We’re like, “All right, let’s work from the back forwards again.” Advice I’ve always often given in marketing teams is work from the end of your funnel backwards, as in fix your product marketing before you throw a million dollars of ads at it.

But similarly, you fix your product before you try and expand the addressable market of your product, right?

Des: It resonates strongly with me. Like that’s I think how we’ve always thought about it for a long time. But, it reminds me as well … And you mentioned earlier, like the pendulum swing between like qualitative and quantitative data over the years, we’ve had a little bit of a swing here, too. And that’s not what you want. You want a balance. And the balance doesn’t have to be like a third, a third, a third.

“It’s very important for us that we have a balance, that we are equally considering all the constituents you mentioned”
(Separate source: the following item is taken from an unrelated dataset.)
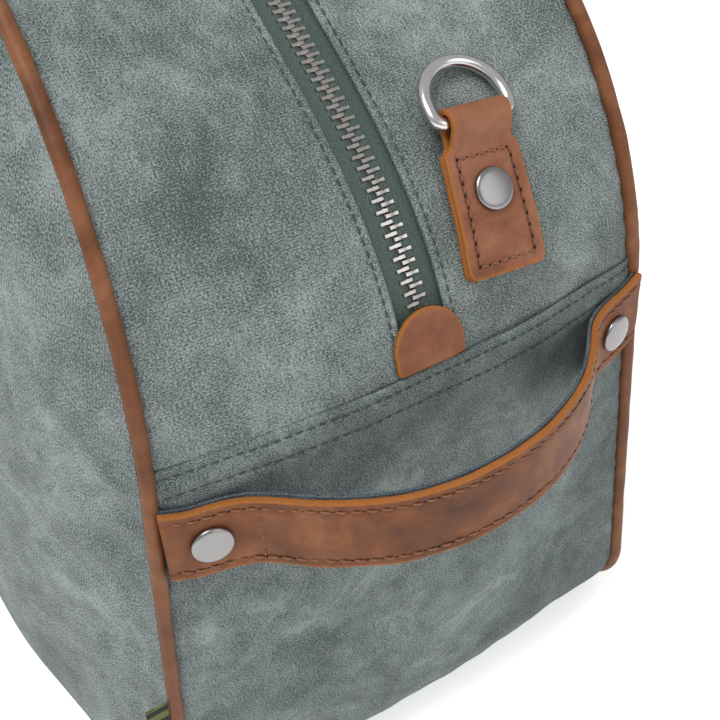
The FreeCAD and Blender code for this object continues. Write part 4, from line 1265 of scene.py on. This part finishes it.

It might differ depending on your company, but you want a true balance that feels balanced for you, and then you want to do it in that kind of reverse order. There were times, in our early days, we were very heavy on the support side and our Customer Voice Report. Only later did our sales voice grow with Problems to be Solved. And now it’s very important for us that we have a balance, that we are equally considering all the constituents you mentioned; people who are quitting, people who are frustrated, who are existing customers, people who just get started, are trying it.

Customer feedback generally tends to correlate with customer satisfaction. If most people have to ask for 10 features, they’re probably not loving the tool.

Lastly, you’ve got commercial success with a product, which is if no one can procure your product because you lack certain features, then your revenue targets are going to be not as crisp as you might like.

Each of them do map to a metric, and I think it’s worth keeping that in mind when you’re looking at a roadmap.